I wondered why she didn’t have whelk used in a sentence at the bee, and I reached for our thick dictionary saying “I associate it as a kind of seashell,” and, just as I thought, “A type of mollusk,” it read. Put that with measles, the word she missed in her third grade bee when she came in third. They are words she’ll always remember.
I scanned her booklet. The E.W. Scripps Company, headquartered in Cincinnati, Ohio, holds diverse operations in television networks and station groups, newspapers, and media licensing and syndication. Working with 230 newspapers around the world, it has sponsored the spelling bee since 1925.

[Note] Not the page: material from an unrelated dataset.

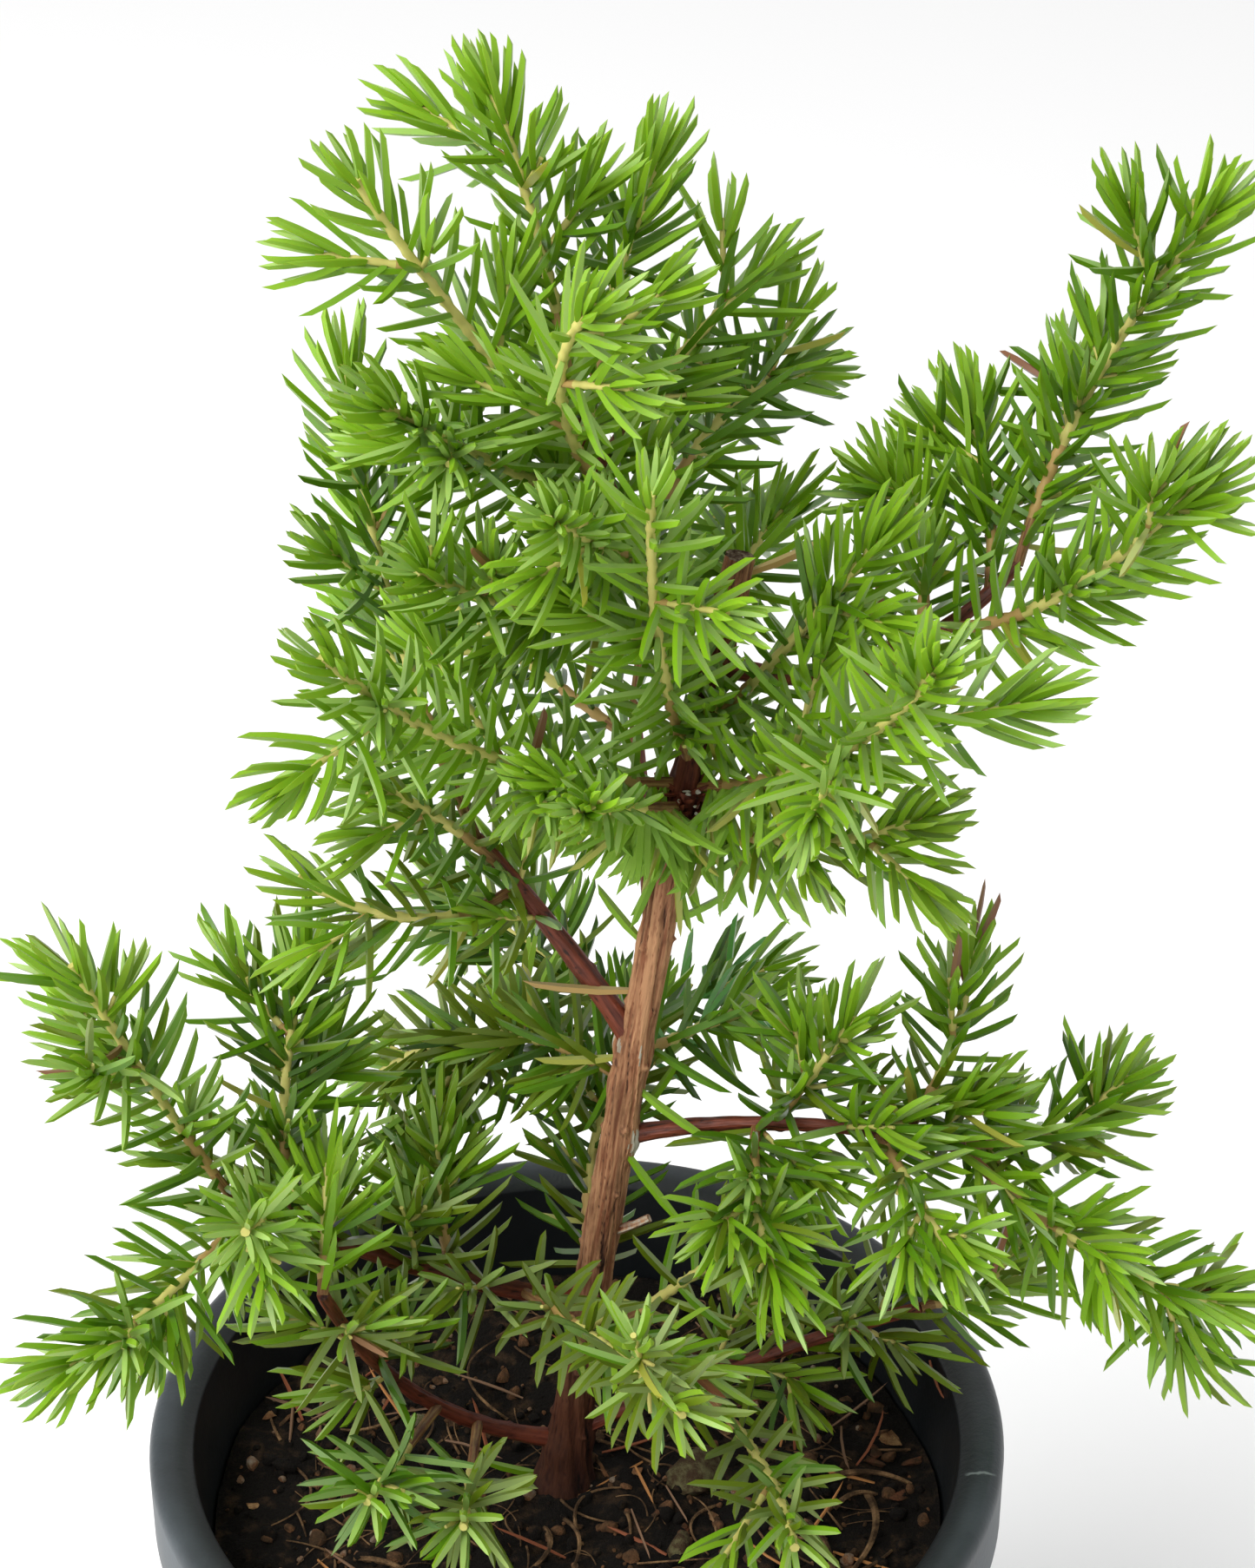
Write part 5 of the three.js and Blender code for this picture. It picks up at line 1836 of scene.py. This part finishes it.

The Scripps National Spelling Bee is “an educational program that is designed to help students improve their spelling, increase their vocabularies, learn concepts, and develop correct English usage that will help them all their lives.” The little book contains 26 categories with more than 4,100 words. Among them are those that the 2005 finalists missed: gamopetalous, keratinophilic, monogoneutic, phalacrosis, and tropholytic, just a few for us to look up.
Like every other day after school, Kathie informed me she’s starved; and I just finished lunch. Here was my solution. Refreshments are always a drawing card; maybe I should volunteer to serve some at next year’s spelling bee. Unless you’re counting calories, a little food never hurts.